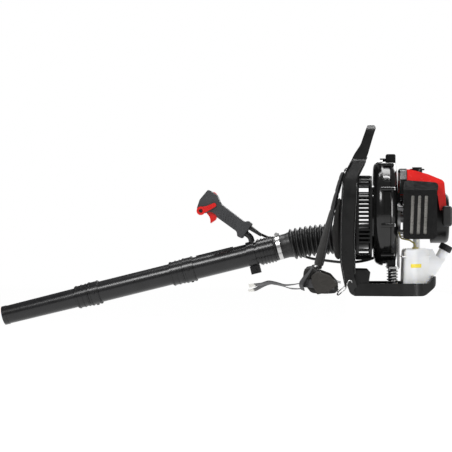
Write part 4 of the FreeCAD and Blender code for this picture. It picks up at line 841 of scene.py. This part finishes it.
def belt_band(side, word):
    """Belt webbing sewn along the outside of a hip pad."""
    outer = side * 147.5
    route = [(-170, outer, 30), (-205, outer + side * 1.5, 34), (-238, outer, 37), (-262, side * 138, 38)]
    points = [at(x, y, z) for x, y, z in route]
    line = smooth_line(points, 60)
    bm = bmesh.new()
    rows = []
    for index, point in enumerate(line):
        wave = 0.25 * math.sin(index * 1.9)
        row = []
        for step in range(9):
            share = step / 8 * 2 - 1
            thick = 1.0 - 0.6 * share ** 6 + wave
            row.append(bm.verts.new(point + Vector((0, side * thick, share * BELT_WIDTH / 2)) * MM))
        for step in range(9):
            share = 1 - step / 8 * 2
            row.append(bm.verts.new(point + Vector((0, -side, share * BELT_WIDTH / 2)) * MM))
        rows.append(row)
    bridge(bm, rows)
    piece("belt_band_" + word, bm, WEBBING, "root")


for side, word in ((-1, "left"), (1, "right")):
    belt_band(side, word)


FLAP_Y = 152.0
FLAP_THICK = 1.6


def pad_flap(side, word):
    """The loose end of a hip pad, folded over its outside: a thin panel with a soft ridge and slack edges."""
    rim = [(-237, 60), (-217, 73), (-182, 60), (-160, 35), (-186, 12), (-220, 5), (-236, 38)]
    middle = Vector((sum(x for x, _ in rim) / len(rim), 0, sum(z for _, z in rim) / len(rim)))
    corners = []
    for (x, z), (next_x, next_z) in zip(rim, rim[1:] + rim[:1]):
        for share in (0.08, 0.36, 0.64, 0.92):
            corners.append(at(x + (next_x - x) * share, 0, z + (next_z - z) * share))
    outline = smooth_line(corners + corners[:1], 84)[:-1]
    bm = bmesh.new()
    rims = []
    for layer in (0, 1):
        rings = [[bm.verts.new(at(middle.x, side * (FLAP_Y + FLAP_THICK * layer), middle.z))]]
        for ring in range(1, 9):
            share = ring / 8
            row = []
            for point in outline:
                flat = middle * MM + (point - middle * MM) * share
                ridge = 2.2 * math.exp(-((flat.x / MM + 205 + 0.5 * (flat.z / MM - 40)) / 9.0) ** 2)
                slack = noise.noise(flat * 55 + Vector((side, 0, 0))) * 1.6 - 2.2 * share ** 4
                out = FLAP_Y + FLAP_THICK * layer * (1 - share ** 6) + ridge + slack
                row.append(bm.verts.new(Vector((flat.x, side * out * MM, flat.z))))
            rings.append(row)
        for step in range(len(outline)):
            bm.faces.new((rings[0][0], rings[1][step], rings[1][(step + 1) % len(outline)]))
        bridge(bm, rings[1:], caps=False)
        rims.append(rings[-1])
    bridge(bm, rims, caps=False)
    # The flap's cloth carries painted light: it is the pad's black fabric made lighter.
    piece("pad_flap_" + word, bm, FLAP, "root")


for side, word in ((-1, "left"), (1, "right")):
    pad_flap(side, word)
    slant = [(-234, 140, 86), (-246, 147, 68), (-260, 149, 48), (-266, 147, 34), (-262, 142, 18)]
    slant_line = [at(x, side * y, z) for x, y, z in slant]
    ribbon("side_tape_" + word, slant_line, BELT_WIDTH, 2.4, [side * angle for angle in (14, 22, 30, 24)])


# ---------------------------------------------------------------- small hard parts

def plate(corners, thickness, out):
    """A flat plate from its corner points, thick along out."""
    bm = bmesh.new()
    low = [bm.verts.new(c) for c in corners]
    high = [bm.verts.new(c + out * thickness) for c in corners]
    bm.faces.new(low)
    bm.faces.new(high)
    for index in range(len(corners)):
        after = (index + 1) % len(corners)
        bm.faces.new((low[index], low[after], high[after], high[index]))
    return bm


def shroud():
    """Black shroud in front of the red cover, and the bright bracket on its shoulder."""
    half = [(30, 375), (66, 373.5), (75.5, 367.5), (88, 341), (93, 331), (93, 297)]
    section = [(-y, z) for y, z in reversed(half)] + half
    bm = bmesh.new()
    rows = []
    for x, grow in ((21.4, -6.0), (21.2, -1.5), (23.5, 0.0), (41.0, 0.0), (43.2, -0.7), (43.2, -2.6)):
        row = []
        for y, z in section:
            centre = Vector((0, 300))
            way = Vector((y, z)) - centre
            way = way.normalized() * grow
            row.append(bm.verts.new(at(x, y + way.x, z + way.y)))
        rows.append(row)
    for low, high in zip(rows, rows[1:]):
        for step in range(len(section) - 1):
            bm.faces.new((low[step], low[step + 1], high[step + 1], high[step]))
    obj = piece("shroud_front", bm, BLACK, "root", True)
    mod = obj.modifiers.new("edge", "BEVEL")
    mod.width = 0.0012
    mod.segments = 2
    out = Vector((0, -0.87, 0.49)).normalized()
    slope = [at(24, -89.5, 340.5), at(41.5, -89.5, 340.5), at(41.5, -77.2, 366.5), at(24, -77.2, 366.5)]
    piece("shroud_bracket", plate(slope, 0.0016, out), STEEL, "root", False, bevel=0.0006)


shroud()


def label_material():
    """Blank yellow label with no words."""
    mat, nodes, links, shader = new_material("blank_label")
    fade = noise_node(nodes, links, 120.0, 3.0)
    paint(nodes, links, shader, fade.outputs["Fac"], (0.78, 0.62, 0.03), (0.86, 0.7, 0.06))
    gloss(nodes, links, shader, fade.outputs["Fac"], 0.3, 0.42)
    add_bump(nodes, links, shader, fade.outputs["Fac"], 0.1, 0.0001)
    return mat


def on_surface(node, x, z, gap):
    """The point of a node first met from the wearer's left, lifted off by a gap."""
    found = NODES[node].ray_cast(Vector((x * MM, -0.4, z * MM)), Vector((0, 1, 0)))
    return found[1] + found[2] * gap * MM


def tank_label():
    bm = bmesh.new()
    grid = []
    for row in range(9):
        line = []
        for column in range(17):
            x = 52.5 + 31.0 * column / 16
            z = 82.5 + 11.0 * row / 8
            edge = 0.05 if row in (0, 8) or column in (0, 16) else 0.35
            line.append(bm.verts.new(on_surface("fuel_tank", x, z, edge)))
        grid.append(line)
    for low, high in zip(grid, grid[1:]):
        for column in range(16):
            bm.faces.new((low[column], low[column + 1], high[column + 1], high[column]))
    piece("tank_label", bm, label_material(), "root")


tank_label()


BEAD_Y = 139.6
BEAD_TAPER_Z = 300


def frame_beads():
    """Raised beads along the front and rear edges of the frame's side walls."""
    front = [
        (-136, 26), (-143.5, 60), (-150.6, 110), (-151, 190), (-147.6, 270),
        (-144.6, 318), (-141, 345), (-131, 370), (-119, 394),
    ]
    rear = [
        (-110.5, 64), (-111.2, 110), (-112, 170), (-108.5, 250),
        (-104.6, 320), (-100, 350), (-89, 374), (-79, 394),
    ]
    for side, word in ((-1, "left"), (1, "right")):
        tubes = []
        for line, radius in ((front, 3.0), (rear, 2.6)):
            points = []
            for x, z in line:
                above = max(0.0, z - BEAD_TAPER_Z)
                wide = BEAD_Y - 62.0 * (above / 108.0) ** 1.25
                points.append(at(x, side * wide, z))
            path = smooth_line(points, 80)
            tubes.append(swept_tube(path, [radius * MM] * len(path), 14))
        piece("frame_beads_" + word, joined(tubes), GLOSS, "root")


frame_beads()


def bar(centre, size):
    """A box from its centre and its size, in millimetres."""
    bm = bmesh.new()
    bmesh.ops.create_cube(bm, size=1.0)
    for v in bm.verts:
        v.co = at(*(middle + share * side for middle, share, side in zip(centre, v.co, size)))
    return bm


LOCK_Z = 80.5
HOOK_Y = 148


def strap_fittings():
    """Ladder locks under the shoulder straps, and wire hooks with black caps at the frame's foot."""
    for side, word in ((-1, "left"), (1, "right")):
        parts = []
        for x in (-224.5, -217, -209.5):
            parts.append(bar((x, side * STRAP_Y, LOCK_Z), (3, 37, 5)))
        for edge in (-1, 1):
            parts.append(bar((-217, side * STRAP_Y + edge * 16.5, LOCK_Z), (18, 5, 5.4)))
        name = "ladder_lock_" + word
        lock = piece(name, joined(parts), BLACK, "root", False, bevel=0.8 * MM)
        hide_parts("strap_hardware")
        eye = [(-118, 140.6, 40), (-121, HOOK_Y, 45), (-127, HOOK_Y, 46), (-132, HOOK_Y, 39)]
        shank = [(-136, HOOK_Y, 25), (-142, HOOK_Y, 17), (-157, HOOK_Y, 4)]
        path = smooth_line([at(x, side * y, z) for x, y, z in eye + shank], 90)
        wire = swept_tube(path, [1.6 * MM] * len(path), 16)
        piece("wire_hook_" + word, wire, STEEL, "root")
        cap = [(-150, 10.5), (-154, 6.8), (-158.5, 3.8), (-161.5, 6), (-158, 12)]
        path = smooth_line([at(x, side * HOOK_Y, z) for x, z in cap], 40)
        tube = swept_tube(path, [1.75 * MM] * len(path), 16)
        piece("hook_cap_" + word, tube, BLACK, "root")


strap_fittings()


def primer_dome():
    """Soft bulb of the primer, as a dome on the carburetor."""
    centre = at(66, 77, 254.3)
    bm = bmesh.new()
    bmesh.ops.create_uvsphere(bm, u_segments=32, v_segments=20, radius=9.9 * MM)
    around = bm.verts[:] + bm.edges[:] + bm.faces[:]
    bmesh.ops.bisect_plane(bm, geom=around, plane_co=(0, 0, 0), plane_no=(0, 0, 1), clear_outer=True)
    bmesh.ops.holes_fill(bm, edges=bm.edges[:])
    bmesh.ops.translate(bm, verts=bm.verts[:], vec=centre)
    dome = piece("primer_dome", bm, AMBER, "root")
    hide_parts("primer_bulb")
    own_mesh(dome)


primer_dome()


def frame_gussets():
    """Webs that stiffen the corner between the back of the frame and its base."""
    outline = [(-110, 35), (-111, 77), (-71, 76), (-65, 70), (-70, 35)]
    for side, word in ((-1, "left"), (1, "right")):
        corners = [at(x, side * 122, z) for x, z in outline]
        web = plate(corners, 5 * MM, Vector((0, side, 0)))
        piece("frame_gusset_" + word, web, BLACK, "root", False, bevel=0.0015)


frame_gussets()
★ ★ ★ ★
= WRITTEN TASK =
Return exactly the lines of the data, and only those, from the line with "own_mesh(dome)" through the last line, inclusive.

= TASK OUTPUT =
    own_mesh(dome)


primer_dome()


def frame_gussets():
    """Webs that stiffen the corner between the back of the frame and its base."""
    outline = [(-110, 35), (-111, 77), (-71, 76), (-65, 70), (-70, 35)]
    for side, word in ((-1, "left"), (1, "right")):
        corners = [at(x, side * 122, z) for x, z in outline]
        web = plate(corners, 5 * MM, Vector((0, side, 0)))
        piece("frame_gusset_" + word, web, BLACK, "root", False, bevel=0.0015)


frame_gussets()